If Pope Francis and Archbishop Stanovnik were bound by longtime ecclesial ties, Stanovnik and Zanchetta were bound by far deeper spiritual ones. Stanovnik, who is fifteen years older than Zanchetta, is a Capuchin Franciscan friar who had served as novice master (1982-88) and provincial vicar (1987-92) of the order in Argentina. Zanchetta entered the Capuchin Franciscan order in Quilmes in 1984, left the order in October 1988, and entered the diocesan seminary in Quilmes in February 1990. Stanovnik, then, was the young Zanchetta’s novice master.

In 1989, while retaining his national position as provincial vicar of the order in Argentina, Stanovnik—in a remarkable coincidence—began a three-year term as pastor of the parish in La Cumbre, the remote rural town in central Argentina where Zanchetta had attended high school. Zanchetta’s résumé does not account for the 16-month gap between his departure from the Capuchin Franciscans in 1988 and his entry into the diocesan seminary in 1990, but if Zanchetta returned to his hometown or visited it, Stanovnik, his former novice master, would have been his parish priest.

Stanovnik, then, had known Zanchetta for nearly three dozen years and the Pope for some 50 years. Stanovnik was responsible for Zanchetta’s formation as a Capuchin Franciscan friar, would have known the circumstances that had led Zanchetta to leave the order in 1988, and likely helped pave the way for Zanchetta to enter the diocesan seminary in 1990. Stanovnik consecrated Zanchetta the bishop of the Diocese of Orán on August 19, 2013—and four years later, was appointed Orán’s apostolic administrator in the wake of his resignation.

“I was surprised, like everyone else, by the resignation of Monsignor (i.e., Bishop) Gustavo,” Stanovnik said on August 3. Rumors spread that Bishop Zanchetta had resigned because he was emotionally overwhelmed by the drug-trafficking violence in Orán, and because he had received death threats.

Vatican appointment

On December 19, 2017, Pope Francis appointed Bishop Zanchetta the assessor of the Administration of the Patrimony of the Apostolic See (APSA). Under the papal regulations in force, APSA managed the Holy See’s real estate and other assets and investments.

“Thanks to God and to the Virgin Mother, my health has been fully restored, and I can assume with joy and availability this new mission entrusted to me by the Holy Father to accompany him closely and help him in his ministry as universal pastor,” Zanchetta wrote in a message to Stanovnik.

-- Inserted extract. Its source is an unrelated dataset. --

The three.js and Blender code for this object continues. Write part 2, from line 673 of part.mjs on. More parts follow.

On the day of the Vatican appointment, Mexican journalist Andrés Beltramo Álvarez wrote an article for the Turin-based newspaper La Stampa questioning whether Zanchetta had ever been sick, as the bishop had claimed less than five months earlier in his letter to the faithful of the Diocese of Orán. Beltramo reported that immediately after his July 29 letter, Zanchetta resided over 500 miles away from Orán in Corrientes as a guest of Archbishop Stanovnik, and that he was seen months later in Madrid taking part in an academic ceremony. More recently, he was seen in Domus Sanctae Marthae, the Pope’s residence.

The following day, Antonio Oieni of El Tribuno reported that a Buenos Aires court was examining the financial management of Catholic schools in the Diocese of Quilmes. Zanchetta, while working as executive undersecretary of Argentina’s episcopal conference, had concurrently served for a time as the Quilmes diocese’s Episcopal Vicar for Economic Affairs and the legal representative for all of Quilmes’s diocesan schools.

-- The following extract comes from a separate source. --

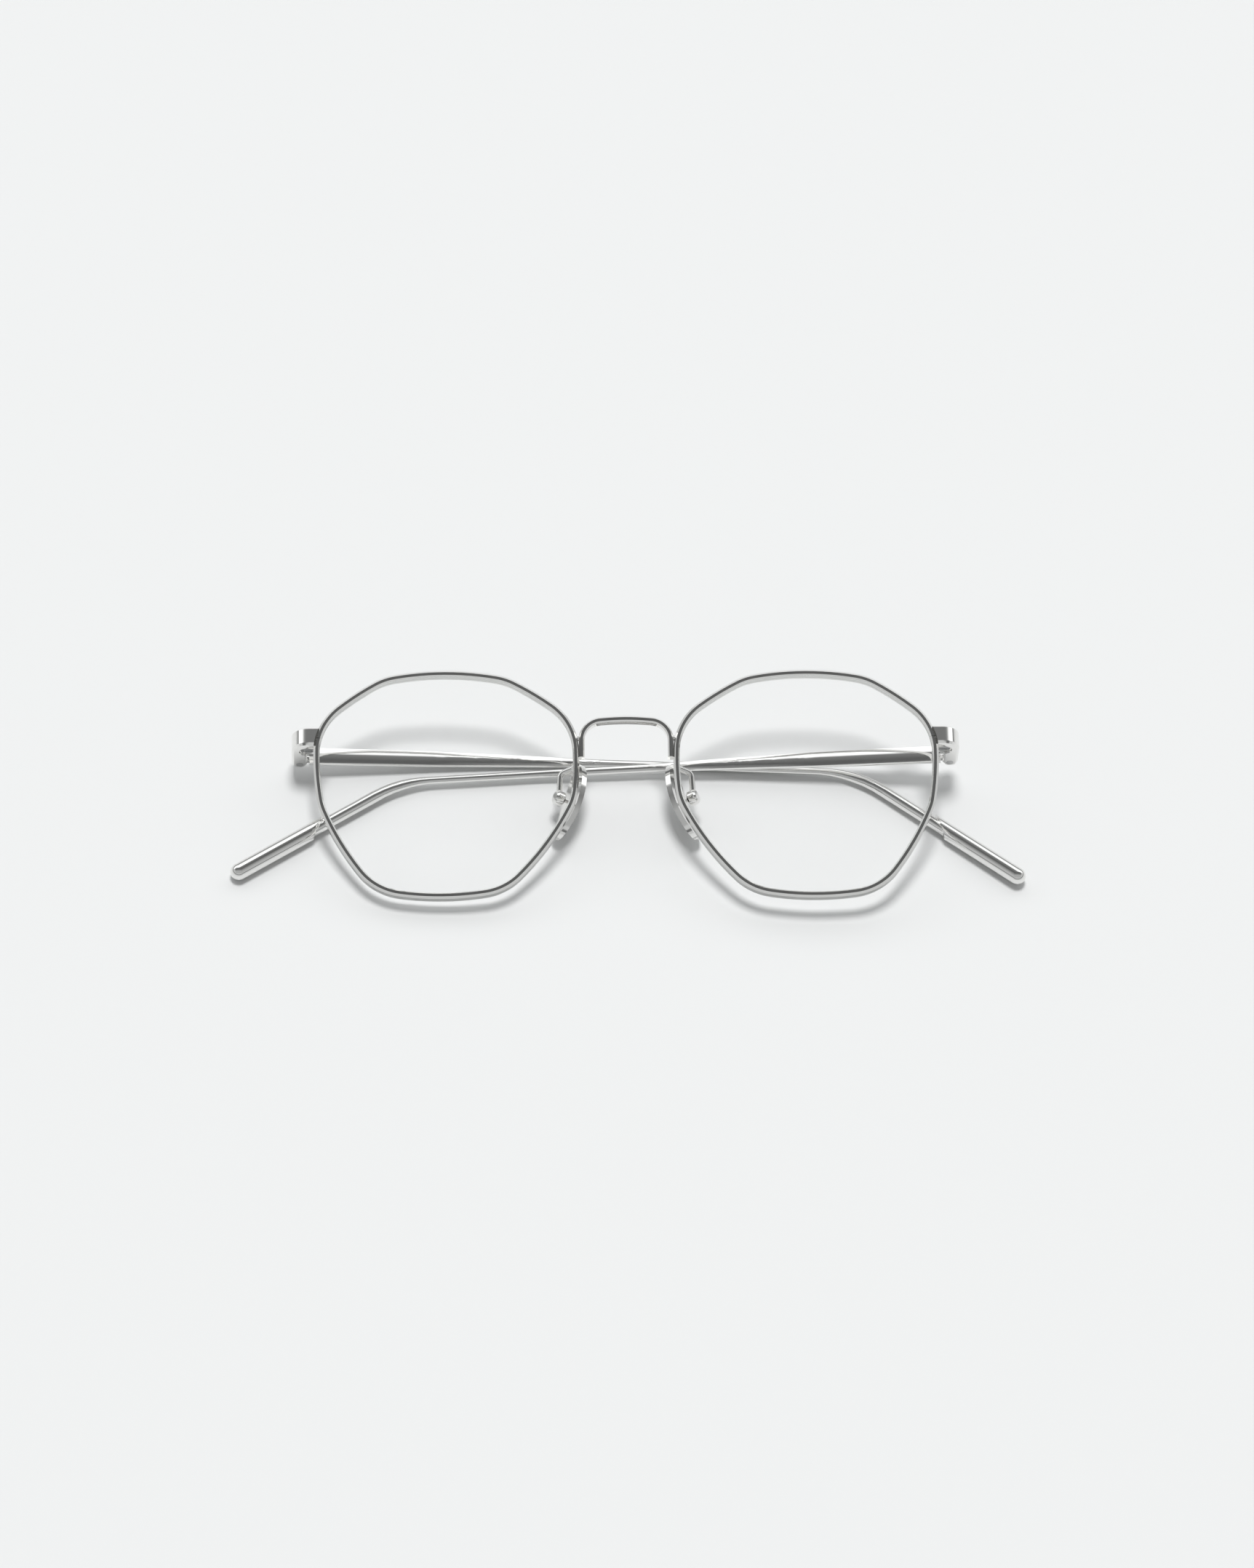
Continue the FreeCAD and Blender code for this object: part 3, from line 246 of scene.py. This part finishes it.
def sky_degrees(radians):
    """An angle of the sky in degrees."""
    return sky_math("MULTIPLY", radians, math.degrees(1.0))


axes = sky.nodes.new("ShaderNodeSeparateXYZ")
sky.links.new(where.outputs["Generated"], axes.inputs["Vector"])
lean_back = sky_degrees(sky_math("ARCTAN2", axes.outputs["Y"], axes.outputs["Z"]))
lean_aside = sky_math("ABSOLUTE", sky_degrees(sky_math("ARCSINE", axes.outputs["X"])))
height = sky_degrees(sky_math("ARCSINE", axes.outputs["Z"]))
ceiling = sky_between(lean_back, CEILING_FRONT, CEILING_BACK, CEILING_BLEND)
ceiling = sky_math("MULTIPLY", ceiling, sky_below(lean_aside, CEILING_SIDE, CEILING_SIDE_BLEND))
off_darkest = sky_math("SUBTRACT", lean_back, CEILING_DARKEST)
rise_back = sky_math("MULTIPLY", off_darkest, CEILING_RISE_BACK)
rise_front = sky_math("MULTIPLY", off_darkest, -CEILING_RISE_FRONT)
ceiling_tone = sky_math("ADD", sky_math("MAXIMUM", rise_back, rise_front), CEILING_TONE)
ceiling_tone = sky_math("MINIMUM", ceiling_tone, CEILING_PALEST)
softbox = sky_between(lean_back, SOFTBOX_LEAN - SOFTBOX_HALF, SOFTBOX_LEAN + SOFTBOX_HALF,
                      SOFTBOX_BLEND)
softbox = sky_math("MULTIPLY", softbox, sky_below(lean_aside, SOFTBOX_WIDE, SOFTBOX_BLEND))
room = sky_math("MULTIPLY_ADD", softbox, SOFTBOX_TONE - ROOM_TONE, ROOM_TONE)
band = sky_between(height, BAND_BOTTOM, BAND_TOP, BAND_BLEND)
room = sky_math("MULTIPLY_ADD", band, sky_math("SUBTRACT", BAND_TONE, room), room)
darker = sky_math("SUBTRACT", ceiling_tone, room)
tone = sky_math("MULTIPLY_ADD", ceiling, darker, room)
background = sky.nodes["Background"]
background.inputs["Color"].default_value = ROOM_COLOUR
sky.links.new(tone, background.inputs["Strength"])

# Key light: soft and high, from behind, for the shadows on the floor. It has no reflection of its own.
KEY_ELEVATION = 78.0
KEY_SPREAD = 18.0
KEY_STRENGTH = 2.34
key_data = bpy.data.lights.new("key", "SUN")
key_data.energy = KEY_STRENGTH
key_data.angle = math.radians(KEY_SPREAD)
key = bpy.data.objects.new("key", key_data)
key.rotation_euler = (-math.radians(90.0 - KEY_ELEVATION), 0.0, 0.0)
key.visible_glossy = False
bpy.context.scene.collection.objects.link(key)

bpy.context.scene.view_settings.view_transform = "Standard"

Nevertheless, Zanchetta’s new career in the Vatican appeared to be on solid footing. On February 8, 2018, the Holy See Press Office announced that Pope Francis had received Bishop Zanchetta and APSA’s president, Cardinal Domenico Calcagno, that morning. On March 10, 2018, the Press Office announced that Pope Francis had received Bishop Zanchetta and Msgr. Brian Edwin Ferme, secretary of the Vatican’s Council for the Economy.

On April 6, Pope Francis appointed Father Luis Antonio Scozzina, OFM, as Bishop Zanchetta’s successor in Orán. In 2013, Father Scozzina had paid tribute to the new Pope as “the most Franciscan Jesuit we have ever known.” Scozzina at the time led an institute at the Pontifical Catholic University of Argentina, whose president, Father Víctor Manuel Fernández, was appointed by Cardinal Bergoglio in 2009.

Archbishop Stanovnik was the principal consecrator at Father Scozzina’s Mass of episcopal ordination on May 18, 2018. The Mass took place in Orán itself—and not over a thousand miles away in Quilmes, where Bishop Zanchetta’s ordination Mass had taken place less than five years earlier.

In the meantime, Bishop Zanchetta’s future appeared bright, for APSA was a place where cardinals were made. In the 44 years that followed APSA’s founding in 1967, the six prelates who served as secretary—the second-ranking official—all received promotions and were named cardinals.

Zanchetta, as assessor, now appeared to be APSA’s de facto second-ranking official. Prior to Zanchetta’s arrival, the secretary, Father Mauro Ravella, accompanied the APSA president to meet the Pope; now Zanchetta accompanied him. Zanchetta was only 54, and it was not implausible to speculate that he, too, would in time be promoted, lead a Vatican dicastery, and become a prince of the Church.